Jeff's funeral was a Who's Who of the Hamptons A-List, a call to arms for everyone who is anyone, and many who were just plain folks.

One thousand or more people jammed the spacious grounds of the center, and most of us sat in a large tent that had been set up in the backyard. To the right of the tent there were even more rows of chairs. By the time the service started, it was standing-room only.

Yes, the stars were there, remarkably well behaved. People who ordinarily get the best seats in Nick and Toni's got the worst ones at the service. They didn't care.

Paul Simon, his wife Edie Brickell and Saturday Night Live producer Lorne Michaels sat on an uncomfortable-looking bench on the side of the tent. Simon sobbed at one point. For a while Alec Baldwin sat on the end of the same bench, then got up and stood. In the center of the tent, Jaws actor Roy Scheider and his wife went unnoticed.

Candice Bergen, who looked magnificent and like a real movie star, also took a rather insignificant spot. Chevy Chase shook hands and hugged a couple of friends, including artist Eric Fischl. 60 Minutes producer Don Hewitt came late and sat in the side chairs. Writer Steven Gaines, who's chronicled the Hamptons extensively, chatted with New York's star radio personality Joan Hamburg. People cried. There was a lot of wiping away of tears.

It didn't matter that we in the tent couldn't see the service. It only made sense that the chapel was for family only.

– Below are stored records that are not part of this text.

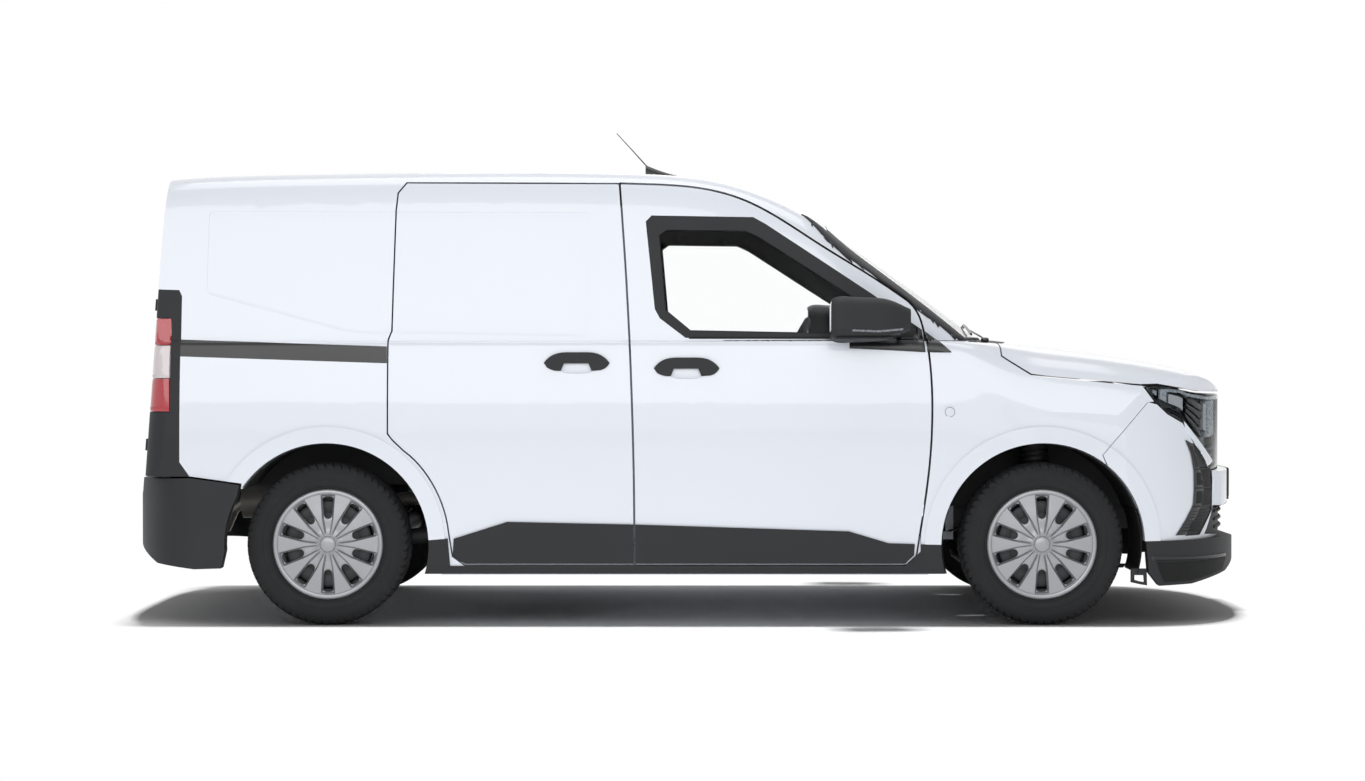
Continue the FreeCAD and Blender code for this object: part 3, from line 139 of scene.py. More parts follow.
def mottle(material, shader, base, patch_mm, spread, rough=None):
    """Slow change of tone over the surface, as moulding flow, handling and thin dust leave it; with a rough
    pair, the same pattern drives the roughness between the two, so that highlights break up a little."""
    place = add_node(material, "ShaderNodeTexCoord")
    noise = add_node(material, "ShaderNodeTexNoise",
                     {"Vector": place.outputs["Object"], "Scale": per_mm(patch_mm), "Detail": 4.0})
    dark, light = tones(base, spread)
    mix = add_node(material, "ShaderNodeMixRGB",
                   {"Fac": noise.outputs["Fac"], "Color1": dark, "Color2": light})
    material.node_tree.links.new(mix.outputs["Color"], shader.inputs["Base Color"])
    if rough:
        span = add_node(material, "ShaderNodeMapRange",
                        {"Value": noise.outputs["Fac"], "To Min": rough[0], "To Max": rough[1]})
        material.node_tree.links.new(span.outputs["Result"], shader.inputs["Roughness"])


def grain(material, shader, grain_mm, depth_mm, kind="ShaderNodeTexNoise", strength=0.5):
    """Fine surface grain as bump, from its real repeat and depth; Voronoi gives cells."""
    place = add_node(material, "ShaderNodeTexCoord")
    pattern = add_node(material, kind, {"Vector": place.outputs["Object"], "Scale": per_mm(grain_mm)})
    height = pattern.outputs["Distance" if kind == "ShaderNodeTexVoronoi" else "Fac"]
    bump = add_node(material, "ShaderNodeBump",
                    {"Height": height, "Distance": depth_mm * MM, "Strength": strength})
    material.node_tree.links.new(bump.outputs["Normal"], shader.inputs["Normal"])


def clear_coated_paint(colours):
    """Solid white base coat under clear lacquer: bright, glossy, with a trace of orange peel."""
    material, shader = new_material("clear_coated_white_paint", {
        "Roughness": 0.34, "IOR": 1.5, "Coat Weight": 0.9, "Coat Roughness": 0.04, "Coat IOR": 1.52})
    mottle(material, shader, colours.paint, 900, 0.012)
    grain(material, shader, 9.0, 0.02, strength=0.12)  # orange peel is 2 to 4 mm; drawn coarser so it shows
    return material


def primed_steel_with_painted_shade(colours):
    """The same paint without lacquer, as on inner panels: flatter, and darkened as painted shade for the
    parts inside and under the van.
    """
    material, shader = new_material("primed_inner_steel_painted_shade", {"Roughness": 0.5, "IOR": 1.5})
    # painted shade: the body paint scaled to 0.72, a shaded copy of it for the inner and under parts
    mottle(material, shader, [c * 0.72 for c in colours.paint[:3]] + [1.0], 300, 0.05)
    grain(material, shader, 5.0, 0.02, strength=0.2)
    return material


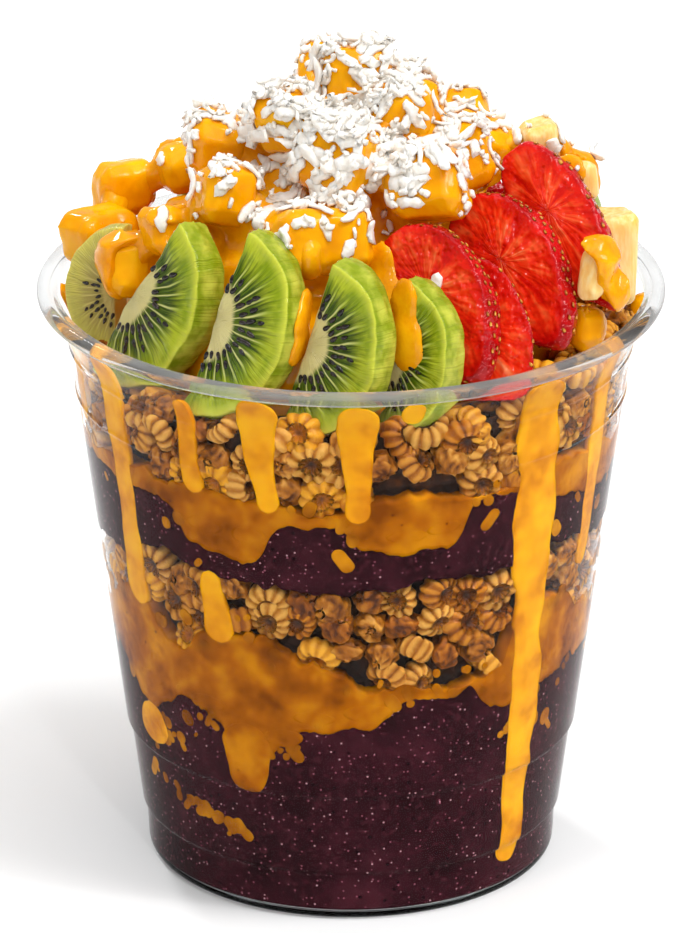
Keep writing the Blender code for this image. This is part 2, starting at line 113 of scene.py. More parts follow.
class Finish:
    """A material in the making: its Principled shader and the nodes that feed it."""

    def __init__(self, name, **values):
        self.material = bpy.data.materials.new(name)
        self.material.use_nodes = True
        self.tree = self.material.node_tree
        self.shader = self.tree.nodes["Principled BSDF"]
        for key, value in values.items():
            self.put(self.shader.inputs[key.replace("_", " ")], value)

    def put(self, socket, value):
        """Link a node's output to a socket, or set the socket to a plain value."""
        if isinstance(value, bpy.types.NodeSocket):
            self.tree.links.new(value, socket)
        else:
            socket.default_value = value

    def node(self, kind, inputs, **settings):
        """A node with its settings, and its inputs by name or number."""
        made = self.tree.nodes.new("ShaderNode" + kind)
        for key, value in settings.items():
            setattr(made, key, value)
        for key, value in inputs.items():
            self.put(made.inputs[key], value)
        return made

    def place(self):
        """Object coordinates, in metres."""
        return self.node("TexCoord", {}).outputs["Object"]

    def attribute(self, name, vector=False):
        """A value or vector stored on the mesh."""
        return self.node("Attribute", {}, attribute_name=name).outputs["Vector" if vector else "Fac"]

    def split(self, vector):
        """The three parts of a vector."""
        return self.node("SeparateXYZ", {0: vector}).outputs

    def join(self, x, y, z):
        """A vector from its three parts."""
        return self.node("CombineXYZ", {0: x, 1: y, 2: z}).outputs[0]

    def calc(self, operation, *values, clamp=False):
        """A sum or other operation on numbers."""
        made = self.node("Math", dict(enumerate(values)), operation=operation, use_clamp=clamp)
        return made.outputs[0]

    def stretch(self, vector, scale):
        """A vector scaled along each axis."""
        return self.node("VectorMath", {0: vector, 1: scale}, operation="MULTIPLY").outputs[0]

    def noise(self, vector, scale, detail=2.0, roughness=0.5, distortion=0.0):
        """Soft noise from 0 to 1."""
        made = self.node("TexNoise", {"Vector": vector, "Scale": scale, "Detail": detail,
                                      "Roughness": roughness, "Distortion": distortion})
        return made.outputs["Fac"]

    def cells(self, vector, scale, output="Distance", feature="F1"):
        """Distance to the nearest of scattered points, in cells."""
        made = self.node("TexVoronoi", {"Vector": vector, "Scale": scale}, feature=feature)
        return made.outputs[output]

    def ramp(self, value, *stops):
        """A colour ramp from (place, colour) stops."""
        made = self.node("ValToRGB", {0: value})
        band = made.color_ramp.elements
        while len(band) < len(stops):
            band.new(0.5)
        for element, (place, colour) in zip(band, stops):
            element.position = place
        for element, (place, colour) in zip(band, stops):
            element.color = colour
        return made.outputs[0]

    def fade(self, value, low, high):
        """0 where a value is at or under low, 1 where it is at or over high."""
        made = self.node("MapRange", {0: value, 1: low, 2: high, 3: 0.0, 4: 1.0},
                         interpolation_type="SMOOTHSTEP")
        return made.outputs[0]

    def mix(self, share, first, second, blend="MIX"):
        """A mix of two colours."""
        made = self.node("Mix", {0: share, 6: first, 7: second}, data_type="RGBA", blend_type=blend)
        return made.outputs[2]

    def colour(self, value):
        """Set the base colour."""
        self.put(self.shader.inputs["Base Color"], value)

    def rough(self, value):
        """Set the roughness."""
        self.put(self.shader.inputs["Roughness"], value)

    def bump(self, height, distance, strength=1.0):
        """Relief from a height, in metres."""
        made = self.node("Bump", {"Height": height, "Distance": distance, "Strength": strength})
        self.put(self.shader.inputs["Normal"], made.outputs[0])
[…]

A few celebrities did make it into the sanctuary, which seemed only right: Billy Joel, ex-wife Christie Brinkley, and her husband Peter Cook, were more than just Nick and Toni's regulars. Billy and Christie's daughter, Alexa, grew up in the restaurant; her school artwork hangs on the walls. They belonged inside.

Broadway writer Peter Stone was also there. Fellow restaurateurs from the city, Bobby Flay (Mesa Grill) and a newly slim Drew Nieporent (Nobu, etc.) were also privileged. Jeff's only real competitor in the Hamptons, the very popular Jerry Della Femina and his wife Judy Licht, sat outside.

But the real tribute to Jeff was that they all came, every single one of them, all the hotshots and the bold-faced names, a group of people who are harder to get together in one place at one time than Arafat and Barak. Even more impressive, that just as in the restaurant, they were cheek-by-jowl with the regular people, the locals, the staffs who worked for Jeff, the dentists and lawyers and doctors and bankers and artists and construction workers.

They, we, sat and listened as Jeff's sisters, his first cousin, his brother-in-law, father-in-law, business partner, and close friend all recalled his warm sense of humor, his penchant for wisecracks and the many instances of Jeff — who was of average height — jumping onto a chair or the maitre d's podium, a menu shading his eyes, trying to figure out what tables were available, or which one was finishing up so no one would have to wait at his very friendly bar.

It's been a crazy summer in the Hamptons. First public-relations legend John Scanlon keeled over and died. Then Lizzie Grubman backed into 16 people. Writer Peter Maas, who was universally adored, died in August after complications from surgery. Then Jeff Salaway.

Were we always heading toward some kind of social apocalypse? Several people were overheard suggesting that this was all universal karma, some kind of payback for excessive living.

I don't think so, though. Although it seemed like the end of a great novel of manners, Jeff's funeral was one of the saddest events I can remember attending. And one of the most enlightening.

For two hours, it seemed, the clocks all stopped. Gossip was halted. Forks were put down. And we learned about someone who maybe we hadn't completely appreciated and most certainly had taken for granted, a man who a thousand people considered their close friend even though they couldn't possibly have known him that well.

It turns out that at the center of this decade of cold decadence in the Hamptons, there was a warm heart beating after all. Too bad we had to wait so long to find out. And now we'll have only the memory.